Saturday, August 11, 2012

Church steps in to challenge Indian acceptance of female feticide

An official in the Indian Catholic Church has endorsed the idea that participants in sex-selective abortions should be charged with murder.

The backing by Holy Spirit Missionary Sister Helen Saldanha, secretary of the Catholic Bishops' Conference of India Office for Women, comes as momentum builds to end female feticide, a practice that finds families terminating a pregnancy because the child they are expecting is a girl.

Filing criminal charges for killing a child in the womb because of its sex would "change the killer attitude" toward girls in Indian society, Sister Helen told Catholic News Service.

Although the practice of sex-selective abortions is illegal under Indian law, there is no provision for criminal prosecution. Recent census statistics indicate that the practice appears to be widespread.

The census data show that the national ratio of girls to boys younger than 6 years old has dropped from 927 for every 1,000 boys in 2001 to 914 for every 1,000 boys in 2011. In some states, the ratio dropped to 800 girls for every 1,000 boys, according to the census.

"Son preference is a major syndrome that is leading to a decline in the ratio of girl children. Sadly, the advances in medical technology are being used to prevent the birth of millions of unwanted girl children," Sister Helen said.

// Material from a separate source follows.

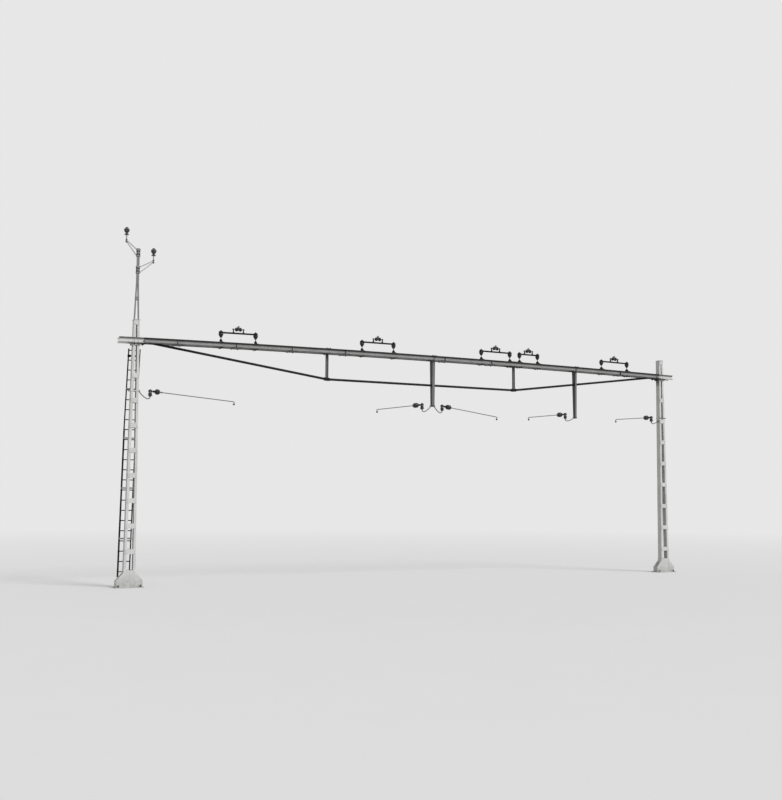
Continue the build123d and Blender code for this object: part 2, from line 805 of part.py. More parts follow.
with BuildPart() as yokes:
    # Strap round a mast, and the pad on its inner web from which the hook starts
    for number, strap_level in yoke_levels.items():
        arm = steady_arms[number]
        mast_place = holders[arm.held_by]
        hook_level = hook_levels[number]
        face_x, _ = hook_root(number)
        inner = face_x - arm.side * yoke_bar_thick
        far = mast_place - arm.side * (mast_half_width(strap_level) + yoke_overrun)
        with BuildSketch(Plane.XY.offset(strap_level - yoke_bar_height / 2)):
            for face in (-1, 1):
                with Locations(((face_x + far) / 2, face * (mast_half_depth + yoke_bar_thick / 2))):
                    Rectangle(abs(face_x - far), yoke_bar_thick)
            with Locations(((face_x + inner) / 2, 0)):
                Rectangle(yoke_bar_thick, 2 * (mast_half_depth + yoke_bar_thick))
        extrude(amount=yoke_bar_height)
        low = hook_level - yoke_pad_rim
        high = max(strap_level + yoke_bar_height / 2, hook_level + yoke_pad_rim)
        with BuildSketch(Plane.XY.offset(low)):
            with Locations(((face_x + inner) / 2, 0)):
                Rectangle(yoke_bar_thick, yoke_pad_width)
        extrude(amount=high - low)
keep(yokes.part, "steady_yokes")

with BuildPart() as stands:
    for arm in steady_arms.values():
        foot = stand_foot(arm)
        with BuildSketch(front_view(stand_place(arm), 0, foot)):
            with BuildLine():
                Polyline((0, 0), (stand_seat_r, 0), (stand_skirt_r, stand_skirt_rise),
                         (stand_waist_r, stand_waist_rise), (stand_shoulder_r, stand_shoulder_rise),
                         (stand_crown_r, stand_height), (0, stand_height), close=True)
            make_face()
        revolve(axis=Axis((stand_place(arm), 0, foot), (0, 0, 1)))
keep(stands.part, "steady_stand_insulators")

with BuildPart() as clevises:
    for arm in steady_arms.values():
        x = stand_place(arm)
        cap_level = stand_foot(arm) + stand_height
        with BuildSketch(Plane.XY.offset(cap_level)):
            with Locations((x, 0)):
                Circle(stand_cap_r)
        extrude(amount=stand_cap_height)
        for face in (-1, 1):
            middle = face * (clevis_slot + clevis_cheek_thick) / 2
            with BuildSketch(front_view(x, middle, arm.pin_level)):
                Circle(clevis_r)
                with Locations((0, -clevis_pin_rise)):
                    Rectangle(2 * clevis_r, clevis_pin_rise, align=(Align.CENTER, Align.MIN))
                # What the circle would leave below the cap's top is cut away
                with Locations((0, -clevis_pin_rise)):
                    Rectangle(2 * clevis_r, clevis_r, align=(Align.CENTER, Align.MAX), mode=Mode.SUBTRACT)
            extrude(amount=clevis_cheek_thick / 2, both=True)
        with BuildSketch(front_view(x, 0, arm.pin_level)):
            Circle(steady_pin_r)
        extrude(amount=clevis_slot / 2 + clevis_cheek_thick + steady_pin_overrun, both=True)
keep(clevises.part, "steady_clevises")


def arm_plane(arm):
    """Plane at an arm's pin, its X along the arm and its Y up, and the length to the rod's end."""
    tip_x = carriers[arm.carrier].place + arm.tip_shift
    run = Vector(tip_x - stand_place(arm), 0, arm.tip_level - arm.pin_level)
    place = (stand_place(arm), 0, arm.pin_level)
    return Plane(origin=place, x_dir=run, z_dir=(0, -arm.side, 0)), run.length


def steady_arm(arm):
    """Tongue and neck on one side of the insulator, cap, rod, turned-down tip and clip on the other."""
    plane, length = arm_plane(arm)
    axis = Axis(plane.origin, plane.x_dir)
    neck_end = tongue_length + arm_neck_length
    rod_start = neck_end + arm_insulator_length
    cap_end = rod_start + arm_cap_length
    rod_end = length - arm_tip_r
    with BuildPart() as piece:
        with BuildSketch(plane):
            Circle(tongue_r)
            with Locations((tongue_length / 2, 0)):
                Rectangle(tongue_length, tongue_height)
            Circle(steady_pin_r + steady_pin_play, mode=Mode.SUBTRACT)
        extrude(amount=tongue_thick / 2, both=True)
        with BuildSketch(plane):
            with BuildLine():
                Polyline((tongue_length, 0), (tongue_length, arm_neck_r), (neck_end, arm_neck_r),
                         (neck_end, 0), close=True)
            make_face()
        revolve(axis=axis)
        with BuildSketch(plane):
            with BuildLine():
                Polyline((rod_start, 0), (rod_start, arm_cap_r), (cap_end, arm_rod_r),
                         (rod_end, arm_rod_r), (rod_end, 0), close=True)
            make_face()
        revolve(axis=axis)
        with BuildLine(plane) as tip:
            JernArc((rod_end, 0), (1, 0), arm_tip_r, -arm_tip_turn)
        bend = tip.wire()
        with BuildSketch(Plane(origin=bend @ 0, z_dir=bend % 0)):
            Circle(arm_rod_r)
        sweep(path=bend)
        clip = Plane(origin=bend @ 1, x_dir=(0, 1, 0), z_dir=bend % 1)
        with BuildSketch(clip):
            Rectangle(arm_clip_depth, arm_clip_width)
        extrude(amount=arm_clip_length)
        # Groove along the tracks in the clip's end
        groove = Plane(origin=(bend @ 1) + (bend % 1) * arm_clip_length, z_dir=(0, 1, 0))
        with BuildSketch(groove):
            Circle(arm_clip_groove_r)
        extrude(amount=arm_clip_depth, both=True, mode=Mode.SUBTRACT)
    return piece.part


def arm_insulator(arm):
    """Egg-shaped porcelain between an arm's neck and its rod."""
    plane, _ = arm_plane(arm)
    start = tongue_length + arm_neck_length
    end = start + arm_insulator_length
    belly_start = (start + end - arm_insulator_belly) / 2
    belly_end = (start + end + arm_insulator_belly) / 2
    with BuildPart() as ball:
        with BuildSketch(plane):
            with BuildLine():
                Polyline((start, 0), (start, arm_neck_r),
                         (start + arm_insulator_shoulder, arm_insulator_shoulder_r),
                         (belly_start, arm_insulator_r), (belly_end, arm_insulator_r),
                         (end - arm_insulator_shoulder, arm_insulator_shoulder_r),
                         (end, arm_cap_r), (end, 0), close=True)
            make_face()
        revolve(axis=Axis(plane.origin, plane.x_dir))
    return ball.part


for arm_number, steady in steady_arms.items():
    keep(steady_arm(steady), f"steady_arm_{arm_number}")
    keep(arm_insulator(steady), f"arm_insulator_{arm_number}")


# Feeder extension
stem_half = leg_join_gap / 2 + leg_width


def leg_outline(side, wall):
    """Front view of one leg: along the mast, leaning inward, then upright; wall trims its outer edge."""
    levels = (leg_foot_level, mast_top, leg_join_level, leg_top_level)
    outer = [(side * (leg_offset(level) + leg_width / 2 - wall), level) for level in levels]
    inner = [(side * (leg_offset(level) - leg_width / 2), level) for level in reversed(levels)]
    with BuildLine() as outline:
        Polyline(*outer, *inner, close=True)
    make_face(outline.edges())


with BuildPart() as extension_legs:
    for side in (-1, 1):
        with BuildSketch(Plane.XZ):
            leg_outline(side, 0.0)
        extrude(amount=leg_depth / 2, both=True)
        with BuildSketch(Plane.XZ):
            leg_outline(side, leg_wall)
        extrude(amount=leg_depth / 2 - leg_wall, both=True, mode=Mode.SUBTRACT)
    # Tie plates across both legs' faces, and the plate that closes the stem's top
    tie_half = leg_offset(leg_tie_level) + leg_width / 2
    for face in (-1, 1):
        with BuildSketch(front_view(0, face * (leg_depth + leg_tie_thick) / 2, leg_tie_level)):
            Rectangle(2 * tie_half, leg_tie_height)
        extrude(amount=leg_tie_thick / 2, both=True)
    with BuildSketch(Plane.XY.offset(leg_top_level)):
        Rectangle(2 * (stem_half + leg_cap_rim), leg_depth + 2 * leg_cap_rim)
    extrude(amount=leg_cap_thick)
keep(extension_legs.part, "extension_legs")

with BuildPart() as bracket_bars:
    for feeder in feeders.values():
        side = -1 if feeder.tip_x < 0 else 1
        inner_x = side * (stem_half + seat_play)
        root_x = inner_x + side * clamp_band_wall / 2
        tips = (feeder.tip_level + bracket_tip_half, feeder.tip_level - bracket_tip_half)
        for level, tip_level in zip((feeder.upper_level, feeder.lower_level), tips):
            with BuildSketch(Plane.XY.offset(level - clamp_band_height / 2)):
                Rectangle(2 * (stem_half + seat_play + clamp_band_wall),
                          leg_depth + 2 * (seat_play + clamp_band_wall))
                Rectangle(2 * (stem_half + seat_play), leg_depth + 2 * seat_play, mode=Mode.SUBTRACT)
            extrude(amount=clamp_band_height)
            run = abs(feeder.tip_x - root_x)
            half = bracket_bar / 2 * hypot(run, tip_level - level) / run
            with BuildSketch(Plane.XZ):
                with BuildLine():
                    Polyline((root_x, level - half), (root_x, level + half),
                             (feeder.tip_x, tip_level + half), (feeder.tip_x, tip_level - half),
                             close=True)
                make_face()
            extrude(amount=bracket_depth / 2, both=True)
        with BuildSketch(Plane((feeder.tip_x, 0, feeder.tip_level - feeder_head_height / 2))):
            Circle(feeder_head_r)
        extrude(amount=feeder_head_height)
        with BuildSketch(Plane((feeder.tip_x, 0, feeder.tip_level))):
            Circle(feeder_pin_r)
        extrude(amount=feeder_head_height / 2 + feeder_pin_height)
keep(bracket_bars.part, "feeder_brackets")

with BuildPart() as feeder_insulators:
    for feeder in feeders.values():
        foot = feeder.tip_level + feeder_head_height / 2 + feeder_pin_height
        with BuildSketch(front_view(feeder.tip_x, 0, foot)):
            with BuildLine():
                Polyline((0, 0), (feeder_waist_r, 0), (feeder_skirt_r, feeder_skirt_rise),
                         (feeder_waist_r, feeder_skirt_top), (feeder_waist_r, feeder_waist_rise),
                         (feeder_bulb_foot_r, feeder_bulb_foot_rise), (feeder_bulb_r, feeder_bulb_rise),
                         (feeder_dome_r, feeder_dome_rise), (feeder_tip_r, feeder_insulator_height),
                         (0, feeder_insulator_height), close=True)
            make_face()
        revolve(axis=Axis((feeder.tip_x, 0, foot), (0, 0, 1)))
keep(feeder_insulators.part, "feeder_insulators")


# Ladder
lower_y = mast_half_depth + batten_thick + ladder_gap
upper_y = lower_y + (ladder_lower_rail[1] + ladder_upper_rail[1]) / 2
lap_start = ladder_lap_level - ladder_lap_length / 2
lap_end = ladder_lap_level + ladder_lap_length / 2
lower_lean = (ladder_lap_x - ladder_foot_x) / (ladder_lap_level - ladder_foot_level)
upper_lean = (ladder_top_x - ladder_lap_x) / (ladder_top_level - ladder_lap_level)


def ladder_rail_x(level):
    """Middle of the ladder's left rail at a level."""
    lean = lower_lean if level < ladder_lap_level else upper_lean
    return ladder_lap_x + lean * (level - ladder_lap_level)


with BuildPart() as ladder:
    # Lower and upper length, each with two rails, side by side along the lap
    lengths = ((ladder_foot_level, lap_end, lower_lean, lower_y, ladder_lower_rail),
               (lap_start, ladder_top_level, upper_lean, upper_y, ladder_upper_rail))
    for start, end, lean, rail_y, section in lengths:
        rise = end - start
        for offset in (0.0, ladder_width):
            with BuildSketch(Plane.XY.offset(start)):
                with Locations((ladder_lap_x + lean * (start - ladder_lap_level) + offset, rail_y)):
                    Rectangle(*section)
            extrude(amount=hypot(rise, lean * rise), dir=(lean * rise, 0, rise))
    rung_count = int((ladder_top_level - ladder_foot_level - ladder_rung_rise) / ladder_rung_pitch)
    for i in range(rung_count + 1):
        level = ladder_foot_level + ladder_rung_rise + i * ladder_rung_pitch
        rung_y = lower_y if level < lap_end else upper_y
        with BuildSketch(Plane((ladder_rail_x(level), rung_y, level), z_dir=(1, 0, 0))):
            Circle(ladder_rung_r)
        extrude(amount=ladder_width)
keep(ladder.part, "ladder")

with BuildPart() as ladder_ties:
    middle = batten_first["left"] + batten_pitch["left"] / 2
    for level in [middle + bay * batten_pitch["left"] for bay in ladder_tie_bays] + [ladder_head_tie]:
        rail_width, rail_depth = ladder_lower_rail if level < ladder_lap_level else ladder_upper_rail
        rail_y = lower_y if level < ladder_lap_level else upper_y
        far = rail_y - rail_depth / 2
        arm_place = mast_half_width(level) - mast_flange / 2
        left = ladder_rail_x(level) - rail_width / 2
        right = max(left + ladder_width + rail_width, arm_place + ladder_tie_thick / 2)
        with BuildSketch(front_view((left + right) / 2, far - ladder_tie_thick / 2, level)):
            Rectangle(right - left, ladder_tie_height)
        extrude(amount=ladder_tie_thick / 2, both=True)
        for side in (-1, 1):
            with BuildSketch(Plane((side * arm_place, mast_half_depth, level), z_dir=(0, 1, 0))):
                Rectangle(ladder_tie_thick, ladder_tie_height)
            extrude(amount=far - ladder_tie_thick - mast_half_depth)
keep(ladder_ties.part, "ladder_brackets")
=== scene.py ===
"""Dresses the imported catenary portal: finishes, porcelain, rivets, bolts and a plain pale studio."""
import json
import logging
import math
from collections.abc import Iterable, Sequence
from dataclasses import dataclass, field
from enum import Enum

import bmesh
import bpy
from mathutils import Matrix, Vector


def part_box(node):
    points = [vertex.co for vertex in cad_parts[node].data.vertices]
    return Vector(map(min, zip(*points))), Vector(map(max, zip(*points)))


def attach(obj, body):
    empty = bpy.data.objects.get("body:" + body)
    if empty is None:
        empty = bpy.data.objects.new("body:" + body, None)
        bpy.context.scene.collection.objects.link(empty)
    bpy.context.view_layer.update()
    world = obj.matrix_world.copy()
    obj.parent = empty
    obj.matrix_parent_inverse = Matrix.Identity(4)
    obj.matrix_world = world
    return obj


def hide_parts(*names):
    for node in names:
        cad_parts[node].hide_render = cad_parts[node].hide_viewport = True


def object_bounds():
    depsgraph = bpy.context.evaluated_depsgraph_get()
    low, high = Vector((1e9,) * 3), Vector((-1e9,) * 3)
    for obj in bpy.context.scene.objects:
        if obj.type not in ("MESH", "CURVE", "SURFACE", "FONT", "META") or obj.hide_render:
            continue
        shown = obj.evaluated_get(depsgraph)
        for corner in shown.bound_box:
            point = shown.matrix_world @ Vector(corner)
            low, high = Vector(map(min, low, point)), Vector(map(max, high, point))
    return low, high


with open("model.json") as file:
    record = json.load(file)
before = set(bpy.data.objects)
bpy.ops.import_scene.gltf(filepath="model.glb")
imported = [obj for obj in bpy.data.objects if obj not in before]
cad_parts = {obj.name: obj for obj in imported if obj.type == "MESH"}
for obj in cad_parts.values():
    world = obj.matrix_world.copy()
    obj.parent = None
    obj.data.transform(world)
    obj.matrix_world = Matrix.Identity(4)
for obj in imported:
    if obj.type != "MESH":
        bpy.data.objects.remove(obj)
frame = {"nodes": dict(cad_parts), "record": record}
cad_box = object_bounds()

log = logging.getLogger("portal")
Colour = tuple[float, float, float]
Size = tuple[float, float, float]
Outline = tuple[tuple[float, float], ...]
Socket = bpy.types.NodeSocket
Value = Socket | float | Colour
Pattern = bmesh.types.BMesh
Batch = tuple[Pattern, Iterable[Matrix]]
BODY = "portal"
BOTH = (-1, 1)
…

Dr. Ruchika Dewan Singh, manager for strategic planning of the Catholic Health Association of India, acknowledged that sex selection is accepted across Indian society even though laws make it illegal.

The call for mandatory murder charges for female feticide has gained momentum in recent weeks. The plan was endorsed in July at a convention of more than 300 leaders from village councils in northern Indian states where there are now about 800 girls for every 1,000 boys.

A similar call came a week later from officials in Maharashtra state when they urged the national government to amend the Indian Penal Code to require the filing of murder charges against parents as well as physicians involved in female feticide.

The preference for boys is rooted in Hindu culture and the achievement of "moksha," liberation, only when an individual has a son to perform last rites as mandated by Hindu scripture.

The practice is said to have led to the dowry system that has led to the consideration that female children are a financial liability for a family. The failure to meet dowry demands results in the deaths of thousands of young women annually.

The National Crime Records Bureau recorded 8,391 dowry deaths -- women killed because of the failure to meet dowry demands -- in 2010. The bureau also recorded more than 94,000 suicides among young women because of dowry harassment by their husband or in-laws in 2010, up from 28,579 in 1995.

Singh of the Catholic Health Association of India said technology has led to the rise in sex-selective abortion as well as pre-conception sex selection.

"With the advent of modern technological procedures like amniocentesis and ultrasound, the sex of the fetus can be easily identified within the first few months of pregnancy and this is done with the intention of abortion if the fetus turns out to be female," she said.

Though sex-determination tests have been banned since 1994 under the Pre-Natal Diagnostic Techniques Act, Singh acknowledged that such tests are widely carried out in India by unscrupulous medical practitioners.

Apart from that, Singh noted that costly techniques involving the selection of the sex of a child before conception are used by affluent families.

"Sometimes the (non-Christian) consultant doctors embarrass us (Catholic health care workers), suggesting that our hospitals too should carry out female feticide as the demand for it is very high," said Indian Missionary Father Tomi Thomas, CHAI director general.

"We are facing the challenge of educating even some of the medical community to shed the social prejudice against the girl child," Father Thomas said.

CHAI is conducting regular training programs for health workers, including village-level nursing assistants, to change the bias against girls and to counsel couples not to indulge in female feticide.

Sister Cletus Daisy, a member of the Society of Jesus Mary Joseph and a physician in Orissa state, said that "sometimes even educated couples approach us with the demand to abort the female fetus."

"But we counsel them and tell them, 'Don't abort. We will adopt the baby,'" she said.

Even as gender prejudice against girls is much lower in the Christian community, the Catholic Church in India has observed Sept. 8, the birthday of Mary, as a day to celebrate girls since 1997 "to change the killer attitude against girl children," Sister Helen said.

The church, she said, introduced a "gender policy" that highlighted the plight of girls in Indian society in 2009. Local dioceses also run programs that actively campaign against sex-selective abortions, she said.

"We have to do much more and make use of our vast network of educational institutions to spread the message of the dignity and equality of the girl child to non-Christian parents," Sister Helen said.